— begin INPUT ROWS —

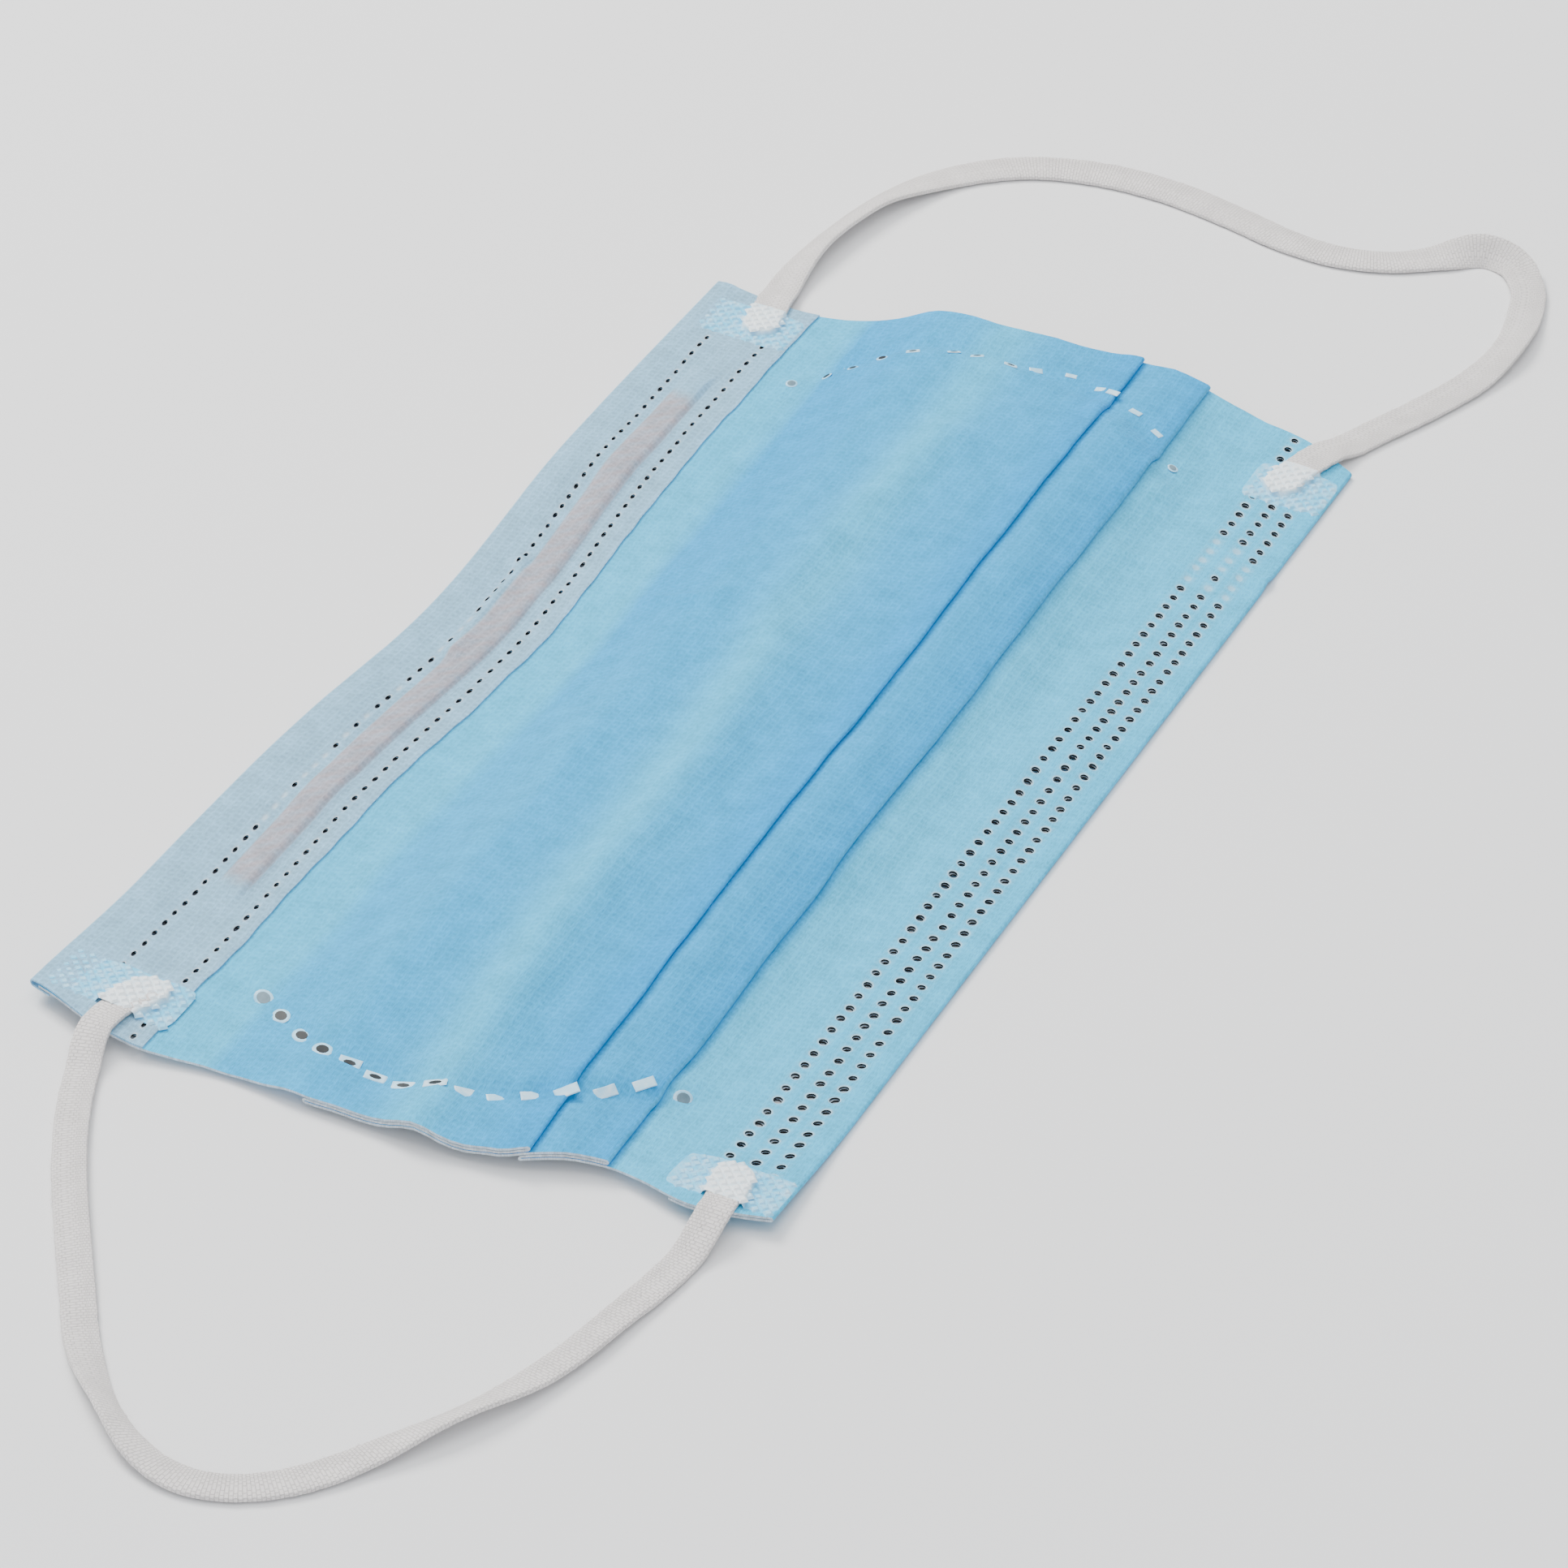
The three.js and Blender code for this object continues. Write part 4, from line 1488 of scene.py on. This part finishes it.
@dataclass
class Studio:
    """The floor, the lights and the camera."""

    target: tuple[float, float, float] = (-9.361, -10.705, 0.0)
    azimuth: float = -66.24
    elevation: float = 35.906
    roll: float = 3.238
    distance: float = 728.59
    lens: float = 145.34
    sensor: float = 36.0
    clip: Point = (0.01, 50.0)
    floor_half: float = 3000.0
    floor_z: float = -0.05
    sky: str = "#EEF1F4"
    sky_strength: float = 0.75
    lamps: tuple[Lamp, ...] = (
        Lamp("key_light", (0.35, 0.75, 0.9), 0.5, 19.0, "#FFFDF8"),
        Lamp("fill_light", (-0.9, -0.35, 0.7), 1.0, 5.0, "#F4F8FF"),
        Lamp("top_light", (0.0, 0.1, 1.3), 1.2, 12.5),
    )

    def build_camera(self) -> None:
        """Places the camera."""
        a, e, s = (math.radians(v) for v in (self.azimuth, self.elevation, self.roll))
        back = Vector((math.sin(a) * math.cos(e), -math.cos(a) * math.cos(e), math.sin(e)))
        right = Vector((math.cos(a), math.sin(a), 0.0))
        up = back.cross(right)
        turned = right * math.cos(s) + up * math.sin(s)
        raised = right * -math.sin(s) + up * math.cos(s)
        data = bpy.data.cameras.new("camera")
        data.lens, data.sensor_width = self.lens, self.sensor
        data.clip_start, data.clip_end = self.clip
        camera = bpy.data.objects.new("camera", data)
        place = (Vector(self.target) + back * self.distance) * MM
        facing = Matrix((turned, raised, back)).transposed().to_4x4()
        camera.matrix_world = Matrix.Translation(place) @ facing
        bpy.context.scene.collection.objects.link(camera)
        bpy.context.scene.camera = camera

    def build_stage(self) -> None:
        """Makes the floor, the lamps and the soft light all round."""
        corners = np.array([(x * self.floor_half, y * self.floor_half, self.floor_z)
                            for x, y in ((-1, -1), (1, -1), (1, 1), (-1, 1))])
        floor = make_object("floor", corners, [(0, 1, 2, 3)], (PaleFloor().make(),))
        for lamp in self.lamps:
            data = bpy.data.lights.new(lamp.name, "AREA")
            data.shape, data.size = "SQUARE", lamp.size
            data.energy, data.color = lamp.watts, linear(lamp.colour)[:3]
            thing = bpy.data.objects.new(lamp.name, data)
            thing.location = lamp.place
            thing.rotation_euler = (-Vector(lamp.place)).to_track_quat("-Z", "Y").to_euler()
            bpy.context.scene.collection.objects.link(thing)
        world = bpy.data.worlds.new("studio")
        bpy.context.scene.world = world
        world.use_nodes = True
        background = world.node_tree.nodes["Background"]
        background.inputs["Color"].default_value = linear(self.sky)
        background.inputs["Strength"].default_value = self.sky_strength


NEAR_ROUTE = (
    (-80.6, 31.9), (-84.8, 33.3), (-89.2, 33.6), (-94.6, 32.0), (-101.2, 29.2), (-108.6, 25.2),
    (-118.0, 19.2), (-125.6, 14.1), (-132.6, 9.3), (-137.4, 5.1), (-140.8, 1.2), (-143.5, -2.8),
    (-145.0, -6.7), (-145.2, -10.6), (-143.9, -14.6), (-141.4, -18.2), (-138.1, -21.2),
    (-133.9, -24.0), (-128.6, -27.1), (-123.6, -29.9), (-118.0, -32.5), (-111.3, -34.7),
    (-102.1, -36.6), (-94.4, -38.0), (-88.6, -38.6), (-83.6, -38.6), (-78.2, -37.8))
FAR_ROUTE = (
    (77.6, 34.4), (81.0, 34.9), (85.0, 35.6), (89.4, 36.2), (95.2, 36.5), (104.4, 35.8),
    (116.0, 33.2), (125.5, 28.1), (131.9, 20.7), (135.1, 11.0), (135.4, 2.2), (133.6, -8.2),
    (131.6, -16.8), (131.4, -23.0), (133.4, -29.6), (137.6, -35.6), (140.6, -40.4), (140.2, -44.8),
    (136.6, -48.0), (130.2, -50.1), (121.2, -51.2), (112.6, -50.2), (102.0, -46.7), (93.6, -43.2),
    (87.6, -40.9), (82.4, -39.2), (76.4, -37.8))

NEAR_ROLLS = (Roll(-112, 22, 10, 18), Roll(-140, 2, -38, 8), Roll(-124.5, -29.5, -32, 9),
              Roll(-107, -36, -9, 8))
FAR_ROLLS = (Roll(98, 36.4, -26, 9), Roll(111, 34.7, -26, 10), Roll(135, 5, 9, 24),
             Roll(140.5, -41, 52, 5), Roll(121, -51, 17, 7))


def main() -> None:
    """Builds the mask piece by piece, then the studio."""
    logging.basicConfig(level=logging.INFO, format="%(name)s %(message)s")
    studio = Studio()
    studio.build_camera()
    shape = LyingCloth()
    blue = Nonwoven("spunbond_polypropylene_blue_hot_bonded", "#50D4FF", "#0AB0F2", "#DDF3FC",
                    bond=0.09).make()
    white = Nonwoven("spunbond_polypropylene_white_hot_bonded", "#D9E4EC", "#DDE8EE", "#F2F5F6").make()
    header_cloth = Nonwoven("spunbond_polypropylene_white_turned_ply", "#A2D2EC", "#C8AEAD", "#EEF7FB",
                            bond=0.12).make()
    film = FusedFilm("polypropylene_film_knurl_welded", "#5CC6EE", "#EEF6FA").make()
    # Near-black film for the walls of the weld holes and the side-weld holes and slots: painted shade for
    # the dark in the holes.
    painted_hole_shade = FusedFilm("polypropylene_weld_holes_painted_shade", "#0B1216", "#18242B", 0.7).make()
    # Grey film in the round marks at the ends of the side welds: painted shade.
    shade = FusedFilm("polypropylene_weld_film_painted_grey_shade", "#5C7683", "#8CA3AE").make()
    elastic = KnittedElastic("nylon_elastane_flat_knit", "#E8E3E1", "#C4BFBD").make()

    near = EarLoop("near_ear_loop", "ear_loop_near", NEAR_ROUTE, NEAR_ROLLS, shape, elastic, 3.8)
    far = EarLoop("far_ear_loop", "ear_loop_far", FAR_ROUTE, FAR_ROLLS, shape, elastic, 4.6)
    near.build()
    far.build()
    panel = PleatedPanel(shape, blue, white, painted_hole_shade).build()
    NoseHeader(shape, header_cloth, painted_hole_shade).build()
    NoseWire(shape, CoatedWire().make()).build()
    for corner, loop, x, y in (
            ("near_nose", near, (-85.2, -77.2), (27.2, 42.6)),
            ("near_chin", near, (-82.4, -75.0), (-44.2, -31.2)),
            ("far_nose", far, (73.4, 81.4), (29.4, 42.0)),
            ("far_chin", far, (72.2, 80.6), (-44.2, -33.6))):
        CornerWeld(f"corner_weld_{corner}", shape, film, loop, x, y).build()
    SideWelds(shape, film, painted_hole_shade, shade, panel).build()
    studio.build_stage()


if __name__ == "__main__":
    main()
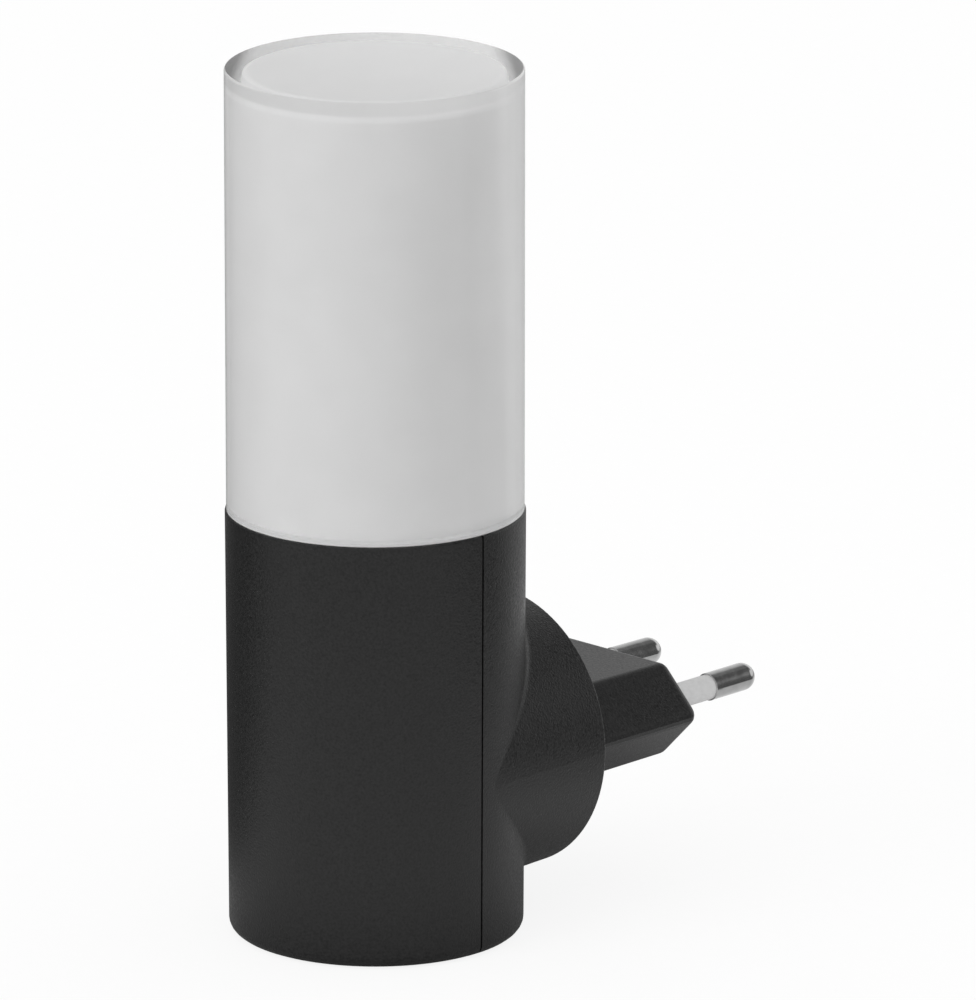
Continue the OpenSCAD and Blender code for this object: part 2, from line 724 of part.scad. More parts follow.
// The rocker: a shallow V outside, a trunnion on each side, and a hub that the plunger slides in
module switch_rocker() color("#19191a") tilted(pivot_z, rocker_tilt) difference() {
    union() {
        translate([-rocker_w / 2, 0, bezel_z]) rotate([90, 0, 90]) linear_extrude(rocker_w)
            polygon([[-rocker_len / 2, -rocker_proud], [0, rocker_dip], [rocker_len / 2, -rocker_proud],
                [rocker_len / 2, pivot_depth], [rocker_len / 4, rocker_deep], [-rocker_len / 4, rocker_deep],
                [-rocker_len / 2, pivot_depth]]);
        translate([-switch_w / 2 + fit, 0, pivot_z]) rotate([0, 90, 0]) cylinder(r = pivot_r, h = switch_w - 2 * fit);
        translate([0, 0, pivot_z]) cylinder(r = hub_r, h = hub_h);
    }
    translate([0, 0, pivot_z - well_deep]) cylinder(r = plunger_r + pivot_clear, h = well_deep + hub_h + over);
}

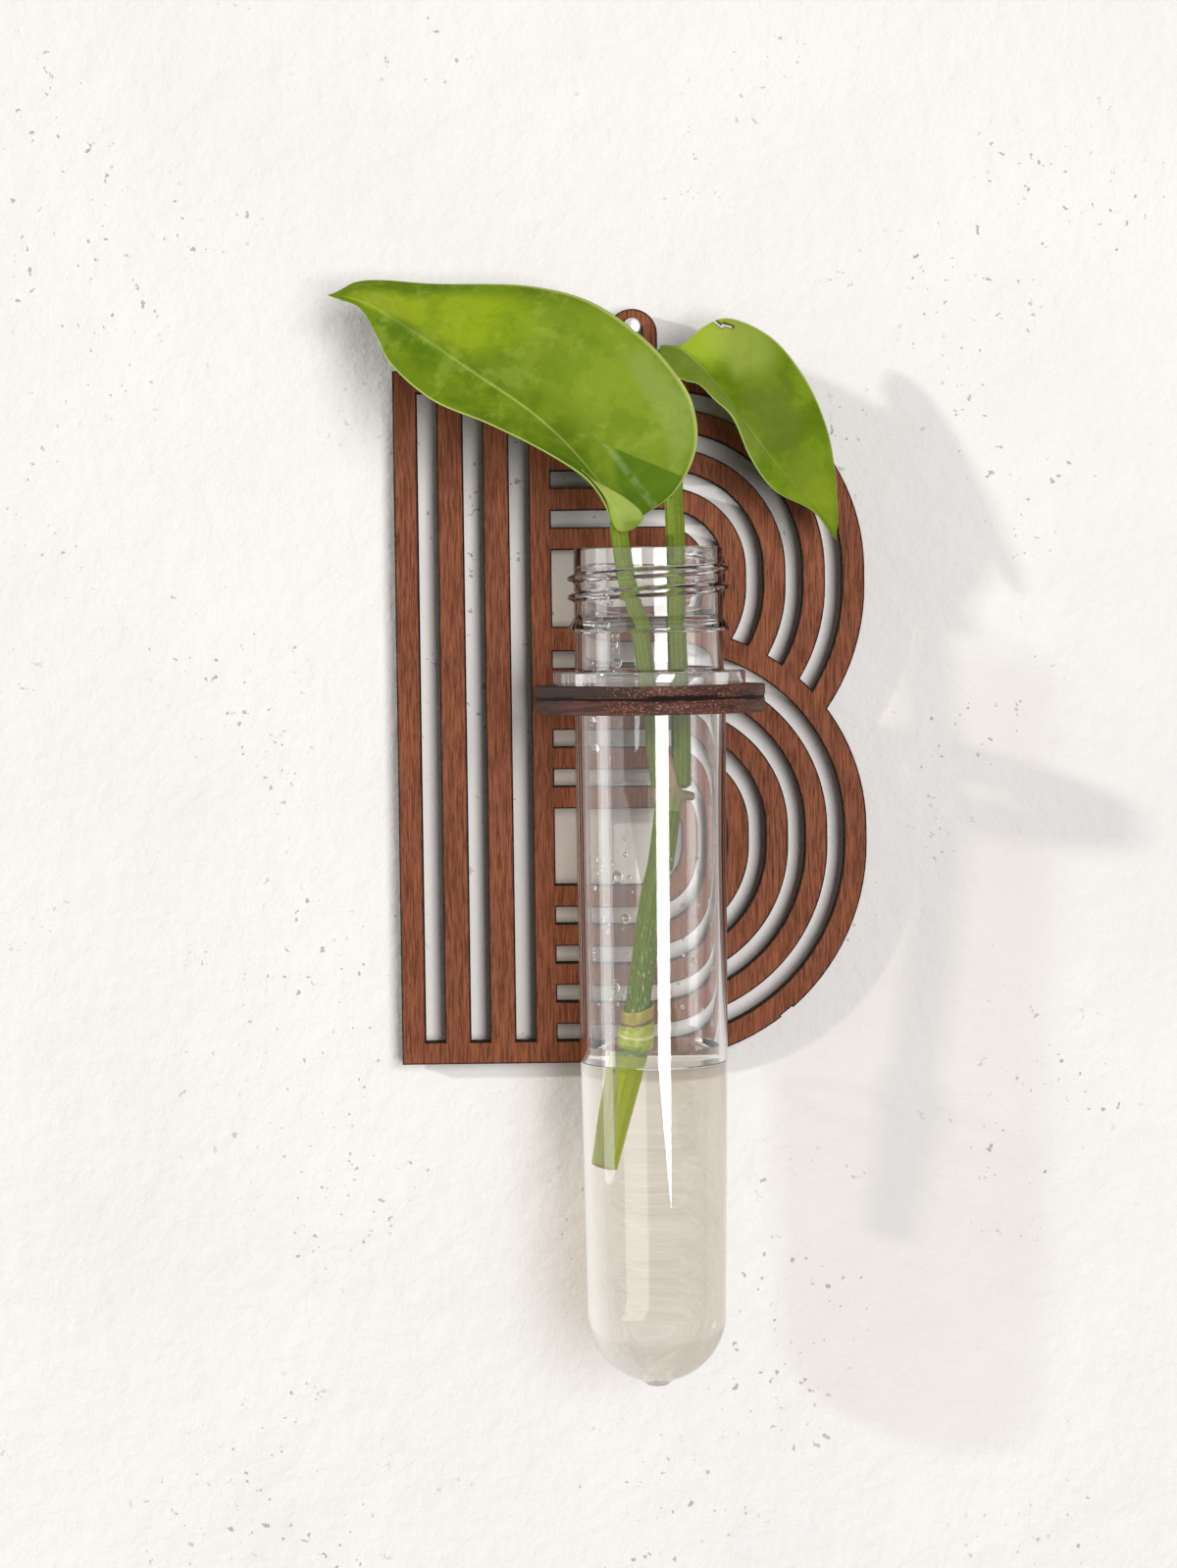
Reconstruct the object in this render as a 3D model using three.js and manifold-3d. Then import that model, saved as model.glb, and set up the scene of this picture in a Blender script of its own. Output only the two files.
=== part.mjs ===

— end INPUT ROWS —

YOUR INSTRUCTIONS = Reproduce the records above exactly, starting with the line that contains "Reconstruct the object" and ending with the last line.

ANSWER TO THIS PROBLEM =
Reconstruct the object in this render as a 3D model using three.js and manifold-3d. Then import that model, saved as model.glb, and set up the scene of this picture in a Blender script of its own. Output only the two files.
=== part.mjs ===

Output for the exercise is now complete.